_STATED EXERCISE:_
Output all of the records exactly as written.

_Records from a data collection:_
--- Begin ---
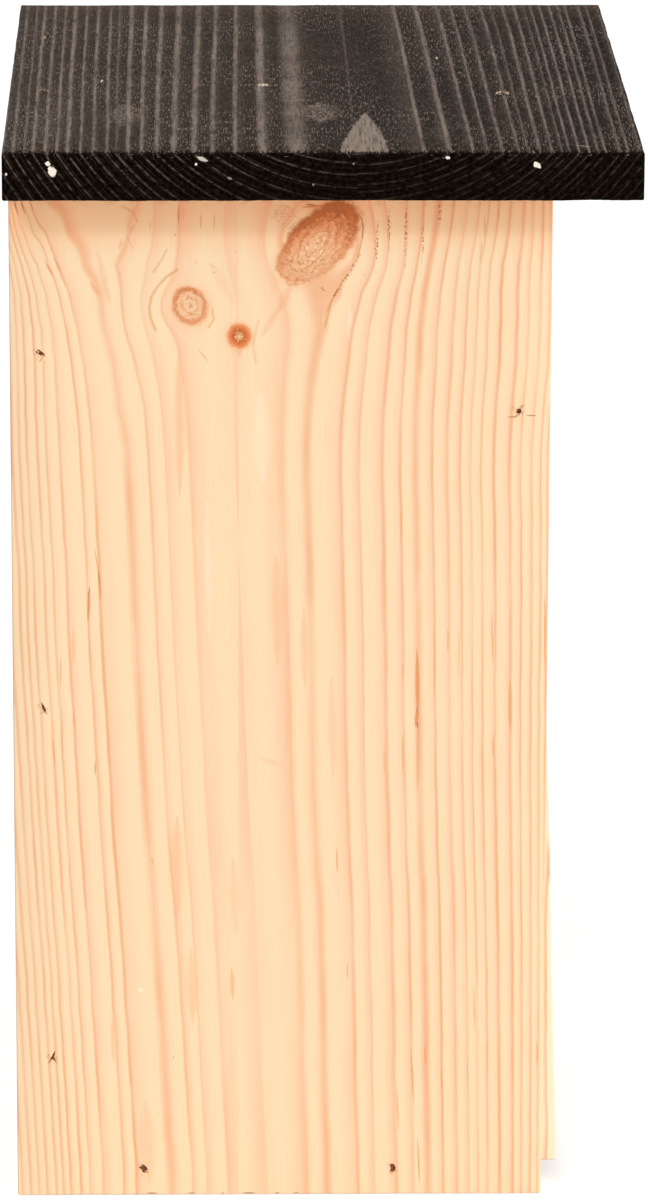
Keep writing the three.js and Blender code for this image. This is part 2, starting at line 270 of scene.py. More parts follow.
# A stroke between two points of a face, slim at its ends when tapered, kept where stronger than the last
def strokeGroup():
    tree, w, given, result = newGroup(
        "strokeShare",
        {"Place": (0, 0, 0), "From": (0, 0, 0), "To": (0, 0, 0), "Half Width": 1, "Taper": 1, "Core": 0,
         "Strength": 1, "So Far": 0},
        ["Share"],
    )
    run = w.vector("SUBTRACT", given["To"], given["From"])
    perLength = w.scaled(run, w.ratio(1.0, w.vector("DOT_PRODUCT", run, run)))
    offset = w.vector("SUBTRACT", given["Place"], given["From"])
    part = w.node("ShaderNodeClamp", {"Value": w.vector("DOT_PRODUCT", offset, perLength)}).outputs[0]
    gap = w.vector("DISTANCE", offset, w.scaled(run, part))
    slim = w.multiplyAdd(part, 2.0, -1.0)
    slim = w.multiplyAdd(w.product(slim, slim), w.product(given["Half Width"], given["Taper"], -1.0),
                  w.product(given["Half Width"], 1.03))
    share = w.between(w.ratio(gap, slim), given["Core"], 1.0, given["Strength"], 0.0)
    w.feed(result["Share"], w.calc("MAXIMUM", share, given["So Far"]))
    return tree


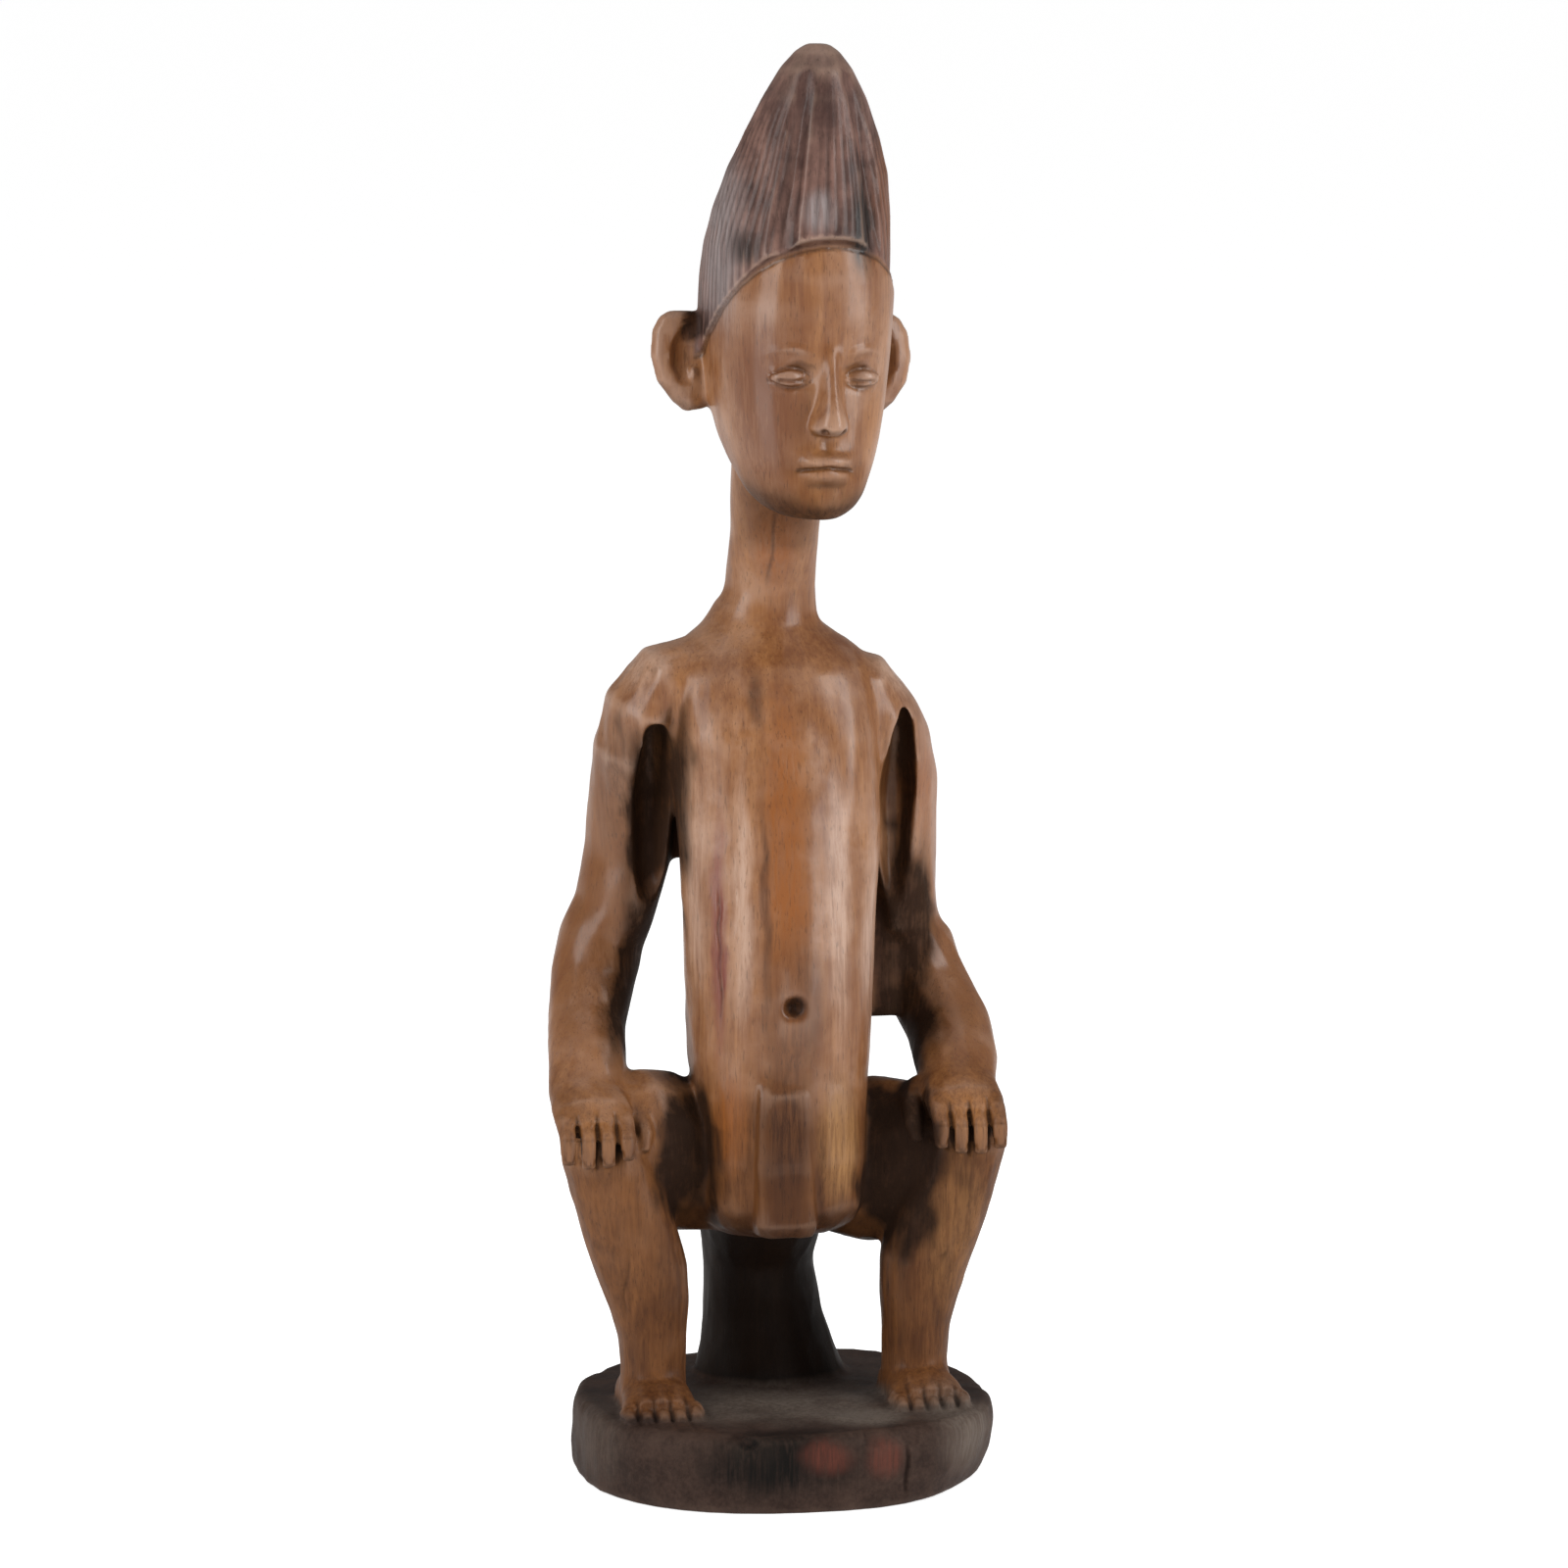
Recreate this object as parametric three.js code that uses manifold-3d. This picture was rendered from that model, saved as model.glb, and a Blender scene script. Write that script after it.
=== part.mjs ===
--- End ---
_WRITTEN RESPONSE:_
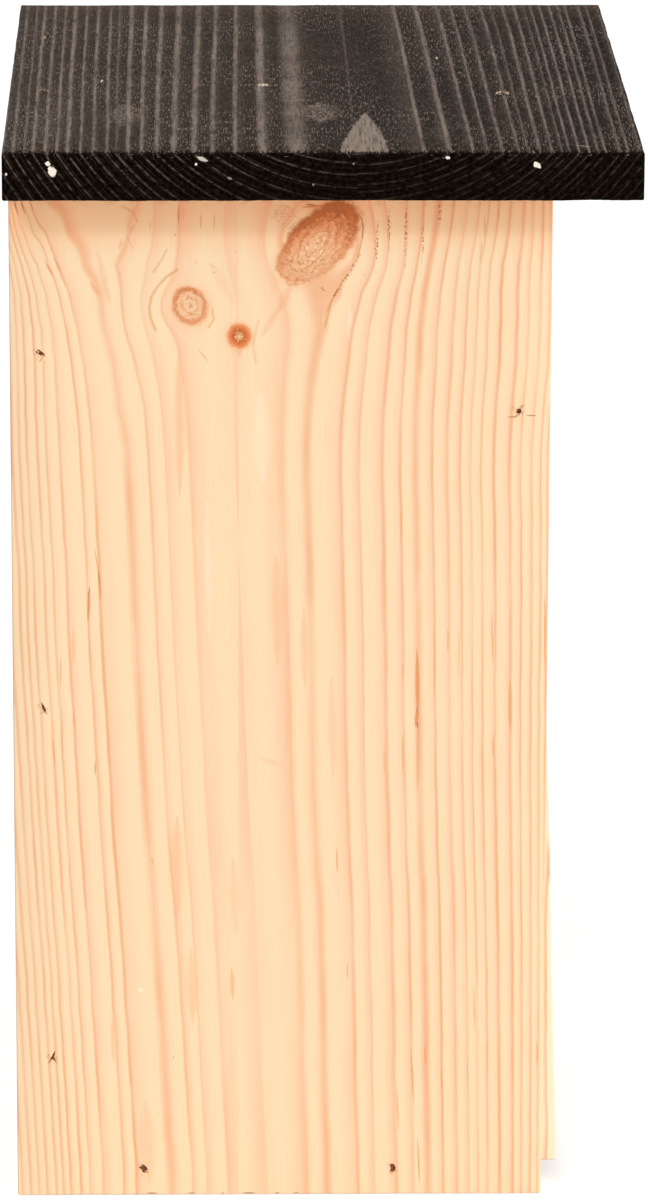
Keep writing the three.js and Blender code for this image. This is part 2, starting at line 270 of scene.py. More parts follow.
# A stroke between two points of a face, slim at its ends when tapered, kept where stronger than the last
def strokeGroup():
    tree, w, given, result = newGroup(
        "strokeShare",
        {"Place": (0, 0, 0), "From": (0, 0, 0), "To": (0, 0, 0), "Half Width": 1, "Taper": 1, "Core": 0,
         "Strength": 1, "So Far": 0},
        ["Share"],
    )
    run = w.vector("SUBTRACT", given["To"], given["From"])
    perLength = w.scaled(run, w.ratio(1.0, w.vector("DOT_PRODUCT", run, run)))
    offset = w.vector("SUBTRACT", given["Place"], given["From"])
    part = w.node("ShaderNodeClamp", {"Value": w.vector("DOT_PRODUCT", offset, perLength)}).outputs[0]
    gap = w.vector("DISTANCE", offset, w.scaled(run, part))
    slim = w.multiplyAdd(part, 2.0, -1.0)
    slim = w.multiplyAdd(w.product(slim, slim), w.product(given["Half Width"], given["Taper"], -1.0),
                  w.product(given["Half Width"], 1.03))
    share = w.between(w.ratio(gap, slim), given["Core"], 1.0, given["Strength"], 0.0)
    w.feed(result["Share"], w.calc("MAXIMUM", share, given["So Far"]))
    return tree


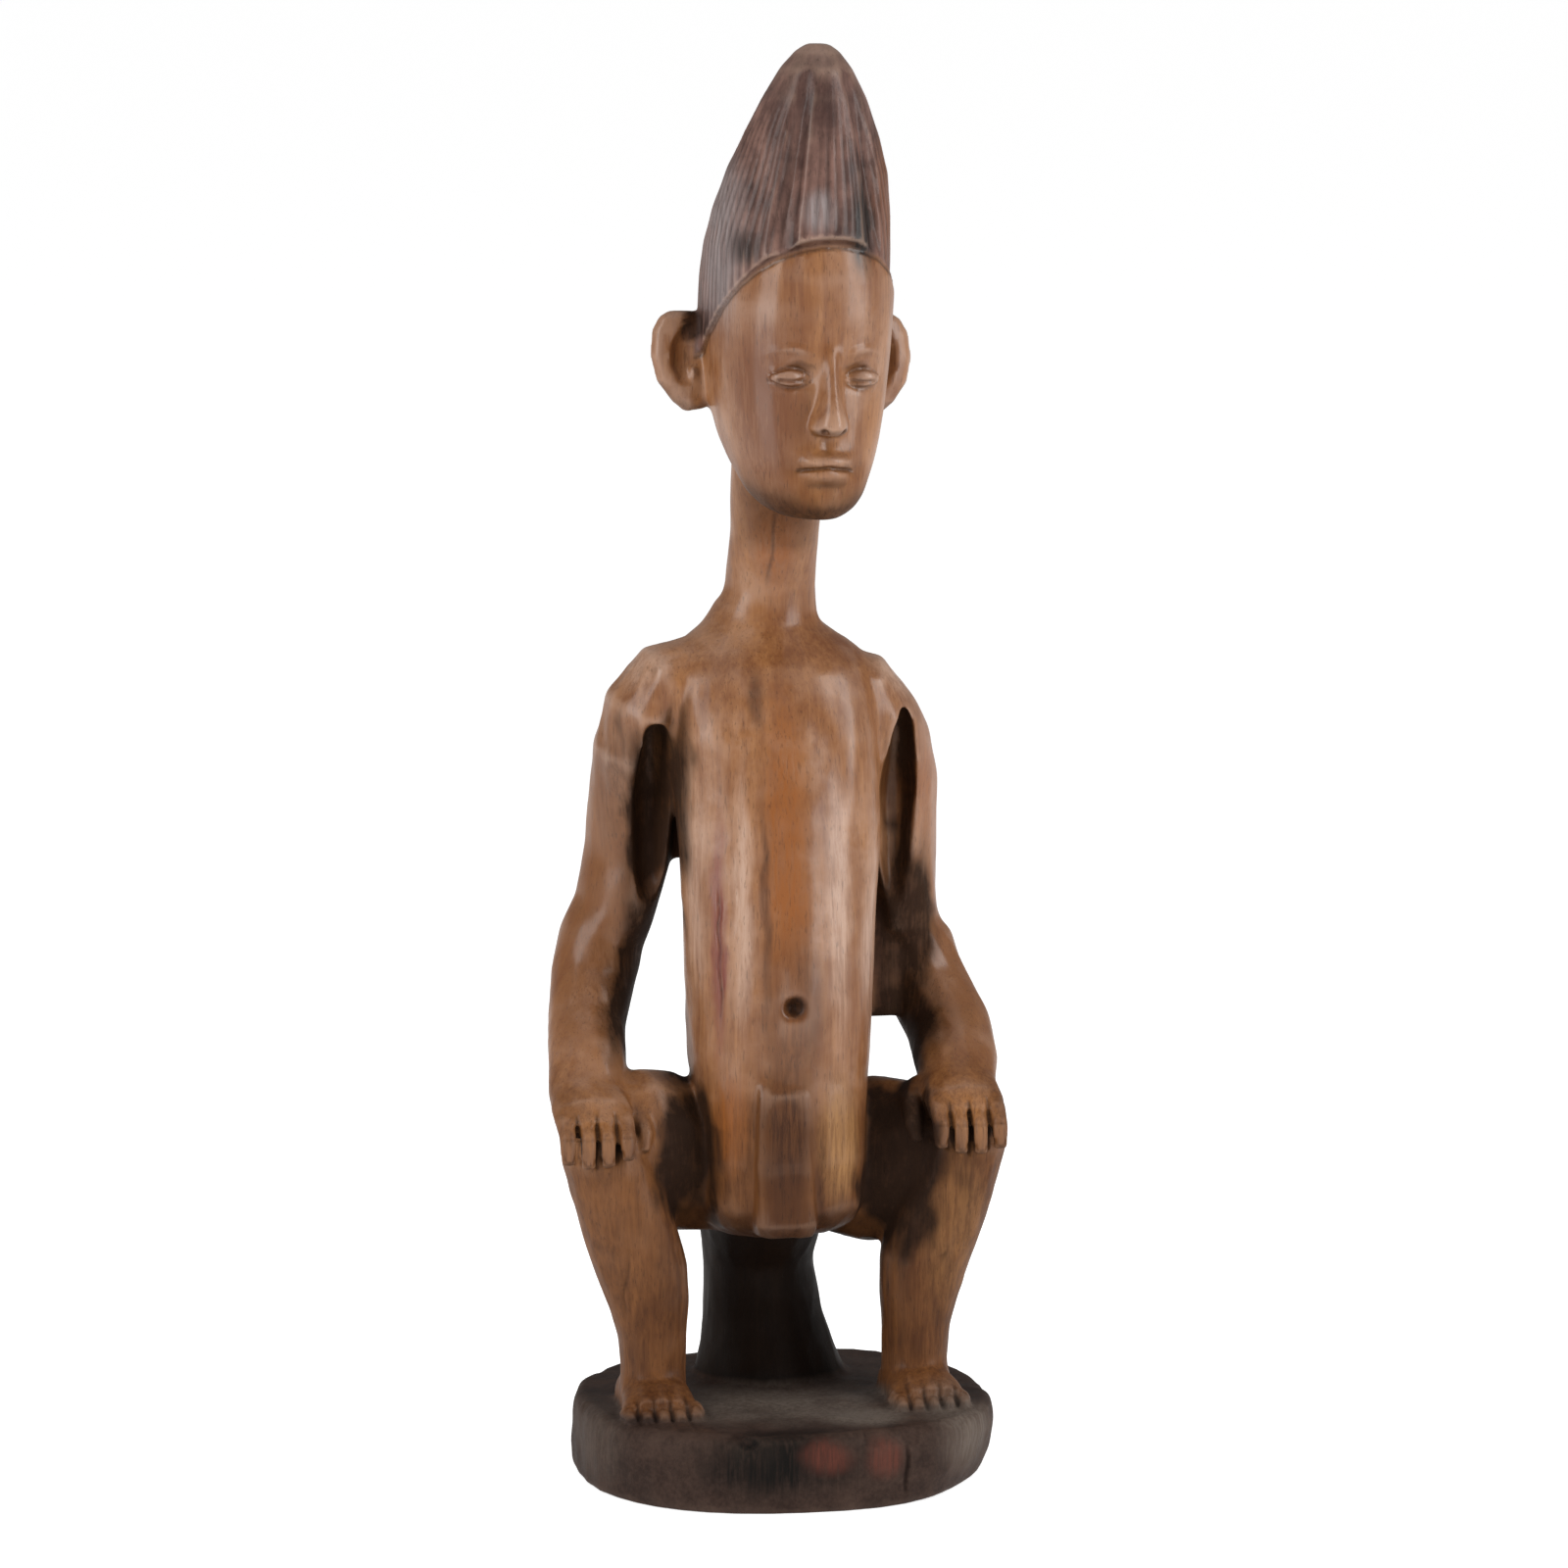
Recreate this object as parametric three.js code that uses manifold-3d. This picture was rendered from that model, saved as model.glb, and a Blender scene script. Write that script after it.
=== part.mjs ===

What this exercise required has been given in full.